To meet the needs, there must be support from leadership and
a willingness to invest resources. “An individual department
manager or supervisor will have nominal impact, if any, without
the support of leadership,” Morten says. The cost of employee
turnover is often enough to convince hesitant leaders. Every
employee who leaves, frustrated by the exclusion and limitation
they feel, costs thousands of dollars — upwards of 33 percent of
an employee’s annual salary, according to a 2017 Employee
Benefit News report.
Until the problem of exclusionary culture is corrected, the same
scenario will repeat. If there’s no buy-in from the top tiers of
management, Krug says, that’s where you go to convince them
of the need for individual, thoughtful inclusivity training that helps
people understand why, what, and how to change. Go to the
money. Make it talk.
“Your employees are your first customers,” Surinder says. “Take
care of your employees and they'll take care of your customers.”

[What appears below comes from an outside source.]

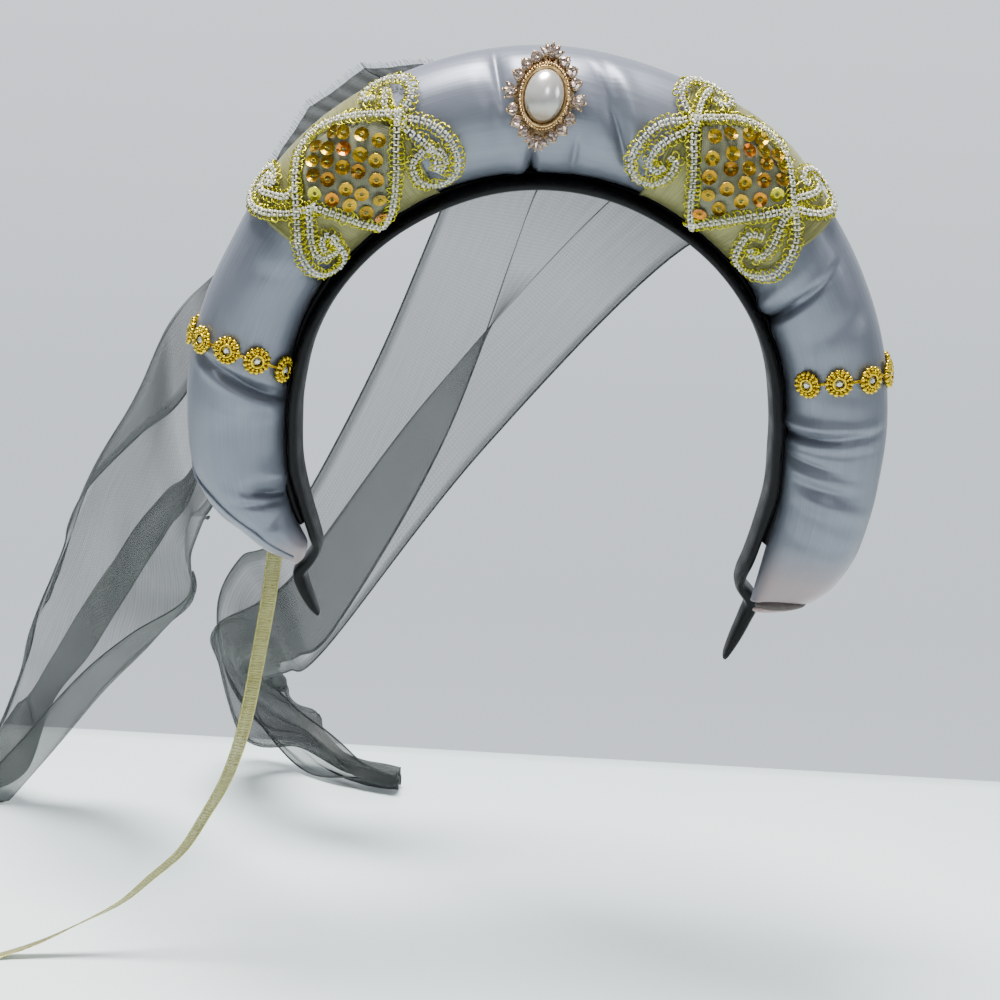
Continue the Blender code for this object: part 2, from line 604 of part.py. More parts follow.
def strand_shape(points, over):
    # a flattened tube along a line of the roll's surface, each strand a little under the one before
    points = np.asarray(points, float)
    fine = smooth_rows(points, np.linspace(0, len(points) - 1, 14 * len(points)))
    place = on_roll(fine[:, 0], fine[:, 1], BRAID_BOTTOM)
    run = np.concatenate([[0], np.cumsum(np.linalg.norm(np.diff(place, axis=0), axis=1))])
    count = max(3, int(round(run[-1] / BRAID_STEP)) + 1)
    at = np.interp(np.linspace(0, run[-1], count), run, np.arange(len(run)))
    turn = smooth_rows(fine, at)
    base = on_roll(turn[:, 0], turn[:, 1])
    up = roll_normal(turn[:, 0], turn[:, 1])
    ahead = unit(np.gradient(base, axis=0))
    side = unit(np.cross(ahead, up))
    rise = BRAID_TOP - BRAID_BOTTOM - BRAID_UNDER * over
    bottom = BRAID_BOTTOM + BRAID_UNDER * over / 2
    wide = BRAID_HALF_WIDTH - BRAID_UNDER * over / 2
    rings = []
    for i in range(count):
        ring = []
        for s, h in ((-1.0, 0.35), (-0.5, 1.0), (0.6, 1.0), (1.0, 0.4), (0.04, 0.0)):
            ring.append(base[i] + up[i] * (bottom + rise * h) + side[i] * wide * s)
        rings.append(np.array(ring))
    return rings_shape(rings)


def build_braid(side):
    strands = []
    for k, points in enumerate(BRAID_STRANDS[side]):
        strands.append(make_object("strand_" + str(k), *strand_shape(points, k), None))
    base = unite(strands[0], strands[1:])
    base.name = "braid_" + side
    base.data.materials.clear()
    base.data.materials.append(make_material("braid_" + side + "_look", (0.62, 0.60, 0.36), 0.5, 0.35))
    return tidy_solid(base)


def brooch_axes():
    up = roll_normal(BROOCH_ANGLE, BROOCH_AROUND)
    centre = on_roll(BROOCH_ANGLE, BROOCH_AROUND) + up * BROOCH_LIFT
    right = np.array([1.0, 0.0, 0.0])
    right = unit(right - up * np.dot(right, up))
    top = np.cross(up, right)
    turn = math.radians(BROOCH_TURN)
    x = right * math.cos(turn) - top * math.sin(turn)
    y = right * math.sin(turn) + top * math.cos(turn)
    return centre, x, y, up


def brooch_outline(theta, row):
    wide, high, rise, scallop = row
    lobe = 1 + scallop * np.cos(theta * BROOCH_LOBES)
    reach = np.zeros(theta.shape)
    for at, spread, extra in BROOCH_CLUSTERS:
        off = (np.degrees(theta) - at + 180) % 360 - 180
        reach = reach + extra * (scallop > 0.04) * np.exp(-(off / spread) ** 2)
    x = (wide * lobe + reach) * np.cos(theta)
    y = (high * lobe + reach) * np.sin(theta)
    return x, y, np.full(theta.shape, rise)


def build_brooch():
    centre, ax, ay, up = brooch_axes()
    theta = np.arange(BROOCH_LOBES * 2) * math.pi / BROOCH_LOBES
    rings = []
    for row in BROOCH_RINGS:
        x, y, z = brooch_outline(theta, row)
        rings.append(centre + x[:, None] * ax + y[:, None] * ay + z[:, None] * up)
    setting = make_object("brooch_setting", *rings_shape(rings), ((0.72, 0.47, 0.36), 1.0, 0.3))
    stones = []
    for at in (90, 66, 114, 0, 24, -24, 180, 156, 204, 270):
        t = math.radians(at)
        place = centre + 11.0 * math.cos(t) * ax + 14.6 * math.sin(t) * ay
        turn = np.arange(8) * math.pi / 4
        round_ = np.cos(turn)[:, None] * ax + np.sin(turn)[:, None] * ay
        low = place + round_ * STONE_RADIUS + up * 0.8
        high = place + round_ * STONE_RADIUS * 0.55 + up * (1.5 + STONE_HEIGHT)
        stones.append(rings_shape([low, high]))
    unite(setting, [make_object("stones", *join_shapes(stones), None)])
    tidy_solid(setting)
    dome = []
    theta = np.arange(18) * math.tau / 18
    for lat in (0, 22, 44, 64):
        c = math.cos(math.radians(lat))
        s = math.sin(math.radians(lat))
        flat = PEARL_HALF_WIDTH * c * np.cos(theta)[:, None] * ax + PEARL_HALF_HEIGHT * c * np.sin(theta)[:, None] * ay
        dome.append(centre + flat + up * (1.2 + PEARL_GAP + 0.8 + (PEARL_RISE - 0.8) * s))
    low = centre + (dome[0] - dome[0].mean(axis=0)) * 0.97 + up * (1.2 + PEARL_GAP)
    points, faces = rings_shape([low] + dome)
    points[-1] = centre + up * (1.2 + PEARL_GAP + PEARL_RISE)
    pearl = make_object("brooch_pearl", points, faces, ((0.86, 0.84, 0.82), 0.0, 0.2))
    return [setting, pearl]


def build_trim(side):
    flowers = []
    frames = []
    for angle, around in TRIM_FLOWERS[side]:
        place = on_roll(angle, around)
        up = roll_normal(angle, around)
        x = unit(on_roll(angle, around + 4) - on_roll(angle, around - 4))
        x = unit(x - up * np.dot(x, up))
        y = np.cross(up, x)
        frames.append((place, x, y, up))
        turn = np.arange(FLOWER_SIDES) * math.tau / FLOWER_SIDES
        round_ = np.cos(turn)[:, None] * x + np.sin(turn)[:, None] * y
        flowers.append(rings_shape([place + round_ * r + up * h for r, h in FLOWER_RINGS]))
    links = []
    for first, second in zip(frames, frames[1:]):
        ahead = unit(second[0] - first[0])
        ends = []
        for frame, way in ((first, 1), (second, -1)):
            place, x, y, up = frame
            out = unit(ahead - up * np.dot(ahead, up)) * way
            side_way = np.cross(up, ahead)
            middle = place + out * 3.2
            ring = []
            for s, h in ((-1, 0), (1, 0), (1, 1), (-1, 1)):
                ring.append(middle + side_way * LINK_HALF_WIDTH * s + up * LINK_LIFTS[h])
            ends.append(np.array(ring))
        links.append(rings_shape(ends))
    trim = make_object("trim_" + side, *join_shapes(flowers), ((0.78, 0.55, 0.12), 1.0, 0.3))
    unite(trim, [make_object("links", *join_shapes(links), None)])
    return tidy_solid(trim)


def fold_columns(line_points):
    # one row of the sheet: a turn of three points at every inner fold line
    columns = [line_points[0]]
    for k in range(1, len(line_points) - 1):
        here = line_points[k]
        before = line_points[k - 1] - here
        after = line_points[k + 1] - here
        near = np.linalg.norm(before)
        far = np.linalg.norm(after)
        before = before / max(near, 1e-6)
        after = after / max(far, 1e-6)
        closed = (1 + np.dot(before, after)) / 2
        apart = before - after
        size = np.linalg.norm(apart)
        apart = apart / size if size > 0.05 else np.array([0.0, -1.0, 0.0])
        push = apart * VEIL_GAP / 2 * closed
        columns.append(here + before * min(VEIL_REACH, 0.3 * near) + push)
        columns.append(here)
        columns.append(here + after * min(VEIL_REACH, 0.3 * far) - push)
    columns.append(line_points[-1])
    return np.array(columns)


def build_veil(side, heading, lines):
    rows = []
    for head, line in zip(heading, lines):
        top_angle, top_radius, top_depth, angle = head
        top = from_ring(*on_circle(top_angle, top_radius), top_depth)
        gather = from_ring(*on_circle(angle, 97.0), VEIL_BACKS[side])
        rows.append([top, gather] + [np.array(p, float) for p in line])
    table = np.array(rows).transpose(1, 0, 2)
    steps = np.linspace(0, len(table) - 1, 2 * len(table) - 1)
    grid = np.array([fold_columns(row) for row in smooth_rows(table, steps)])
    down = np.gradient(grid, axis=0)
    over = np.gradient(grid, axis=1)
    facing = unit(np.cross(down, over))
    shape = sheet_shape(grid + facing * VEIL_WALL / 2, grid - facing * VEIL_WALL / 2)
    return make_object("veil_" + side + "_tail", *shape, ((0.03, 0.033, 0.035), 0.0, 0.6))


def build_ribbon():
    rows = np.array(RIBBON_POINTS)
    rows = smooth_rows(rows, np.linspace(0, len(rows) - 1, 2 * len(rows) - 1))
    line = rows[:, :3]
    ahead = unit(np.gradient(line, axis=0))
    rings = []
    for i in range(len(rows)):
        flat = unit(np.cross(ahead[i], np.array([0.0, 1.0, 0.0])))
        level = unit(np.cross(flat, ahead[i]))
        turn = math.radians(rows[i, 3])
        wide = flat * math.cos(turn) + level * math.sin(turn)
        thin = np.cross(ahead[i], wide)
        ring = []
        for s, h in ((1, 1), (-1, 1), (-1, -1), (1, -1)):
            ring.append(line[i] + wide * s * RIBBON_WIDTH / 2 + thin * h * RIBBON_THICKNESS / 2)
        rings.append(np.array(ring))
    return make_object("ribbon_tie", *rings_shape(rings), ((0.50, 0.46, 0.22), 0.7, 0.4))


for old_object in list(bpy.data.objects):
    bpy.data.objects.remove(old_object)

build_roll()
build_band()
for ear in ("left", "right"):
    build_patch(ear)
    build_sequins(ear)
    build_braid(ear)
    build_trim(ear)
build_brooch()
build_veil("left", LEFT_TAIL_HEADING, LEFT_TAIL_LINES)
build_veil("back", BACK_TAIL_HEADING, BACK_TAIL_LINES)
build_ribbon()
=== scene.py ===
# Looks of the tudor headdress: satin roll, black band, gold squares, flower trims, pearl brooch,
# organza veil and mesh tie. Tables are in millimetres and degrees, meshes in metres.
import bpy
import bmesh
import math
import numpy as np
from mathutils import Matrix, Vector


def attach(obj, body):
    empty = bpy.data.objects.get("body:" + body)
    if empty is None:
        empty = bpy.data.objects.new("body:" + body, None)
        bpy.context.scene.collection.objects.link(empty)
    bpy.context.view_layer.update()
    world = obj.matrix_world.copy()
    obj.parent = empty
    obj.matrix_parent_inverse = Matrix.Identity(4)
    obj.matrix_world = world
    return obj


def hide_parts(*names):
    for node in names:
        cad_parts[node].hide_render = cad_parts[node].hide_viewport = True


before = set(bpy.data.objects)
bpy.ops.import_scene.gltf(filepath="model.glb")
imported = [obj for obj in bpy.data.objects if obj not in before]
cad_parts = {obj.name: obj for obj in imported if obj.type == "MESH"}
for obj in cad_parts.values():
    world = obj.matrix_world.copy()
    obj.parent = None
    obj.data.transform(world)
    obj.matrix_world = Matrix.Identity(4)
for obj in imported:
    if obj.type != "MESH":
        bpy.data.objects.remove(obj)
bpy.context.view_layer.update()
mm = 0.001

# the ring and the roll's surface, as the part gives them
# lengths along the roll are counted at runRadius
ring = {"tilt": math.radians(12.0), "seatRadius": 69.5, "runRadius": 95.0}

rollSections = [  # outerAngle, outerRadius, innerAngle, innerRadius, halfDepth, depthCentre
    (-128.1, 96.8, -127.9, 92.6, 2.6, 3.0), (-126.2, 98.6, -126.0, 89.4, 5.0, 2.4),
    (-122.3, 102.8, -123.1, 88.9, 8.0, 1.6), (-117.5, 106.2, -119.4, 88.7, 10.8, 0.8),
    (-112.7, 110.9, -115.1, 87.2, 13.2, 0.3), (-107.4, 113.2, -109.6, 84.8, 15.2, 0.0),
    (-100.0, 113.3, -101.0, 81.9, 16.4, 0.0), (-88.0, 112.0, -88.0, 79.8, 17.0, 0.0),
    (-76.0, 110.6, -76.0, 79.2, 17.0, 0.0), (-65.0, 109.4, -65.0, 78.4, 17.4, 0.0),
    (-54.0, 110.2, -54.0, 76.4, 18.0, 0.0), (-41.0, 111.4, -41.0, 75.4, 18.4, 0.0),
    (-27.0, 112.0, -27.0, 74.8, 18.6, 0.0), (-13.0, 112.4, -13.0, 74.2, 18.6, 0.0),
    (0.0, 112.4, 0.0, 74.0, 18.6, 0.0), (13.0, 111.6, 13.0, 74.4, 18.6, 0.0),
    (26.0, 111.4, 26.0, 74.8, 18.6, 0.0), (39.0, 111.8, 39.0, 74.8, 18.4, 0.0),
    (53.0, 109.8, 53.0, 76.2, 18.0, 0.0), (65.0, 109.8, 65.0, 76.6, 17.4, 0.0),
    (77.0, 110.6, 77.0, 77.8, 17.0, 0.0), (90.0, 111.8, 90.0, 79.0, 17.0, 0.0),
    (101.0, 113.3, 101.5, 81.4, 16.4, 0.0), (107.8, 114.9, 110.5, 85.2, 15.4, 0.0),
    (113.8, 116.2, 119.5, 89.2, 13.6, 0.4), (119.6, 115.6, 126.4, 93.8, 10.8, 1.0),
    (123.6, 113.6, 130.8, 97.6, 7.8, 1.6),
]
rollFolds = [  # angle, around, reach, halfWidth, depth, puff, puffOffset, slant
    (-5.0, 150.0, 60.0, 1.9, 2.4, 0.6, -5.0, -1.0), (-10.0, 45.0, 60.0, 3.0, 1.8, 0.5, 6.0, 1.0),
    (4.2, 125.0, 40.0, 3.0, 1.1, 0.0, 0.0, 0.0), (11.6, 92.0, 75.0, 3.2, 2.0, 0.5, 6.0, 9.5),
    (63.6, 140.0, 68.0, 2.3, 3.4, 2.0, -6.0, 5.5), (92.6, 138.0, 75.0, 2.1, 2.0, 1.3, -4.5, 1.5),
    (97.6, 125.0, 60.0, 2.6, 0.9, 0.5, 4.0, 0.0), (102.0, 100.0, 60.0, 3.0, 0.9, 0.7, 4.5, 0.0),
    (-88.6, 118.0, 62.0, 2.1, 2.8, 1.5, -5.0, -6.0), (-110.8, 136.0, 56.0, 3.2, 3.6, 1.2, 6.5, -4.0),
    (-60.5, 168.0, 50.0, 3.0, 1.6, 0.0, 0.0, 3.0), (-70.0, 250.0, 80.0, 3.5, 1.6, 0.6, 6.0, 4.0),
    (-20.0, 262.0, 70.0, 3.5, 1.8, 0.6, 6.0, -4.0), (66.0, 262.0, 60.0, 3.5, 1.4, 0.6, 6.0, 3.0),
    (84.0, 250.0, 80.0, 3.5, 1.8, 0.6, 6.0, -4.0),
]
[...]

Support from leadership, willingness to invest resources, and
truly valuing employees indicate organizational readiness.
Organizational readiness paired with individualized, action-oriented
training can result in real culture shift, the kind that turns
attribute diversity into active diversity, and makes inclusivity the
normal mode of the workplace.
The goal may seem daunting, but the only requirement for any
organization is to start somewhere and start now. Diverse
employees who feel unheard and overlooked are not asking for
miracles — they are asking for clear changes and defined
processes. “The initial efforts are high,” Surinder agrees. “But
once you focus on it long enough, it becomes an unconscious
habit. That is really the progression of a successful leader and
organization: they become unconsciously inclusive.”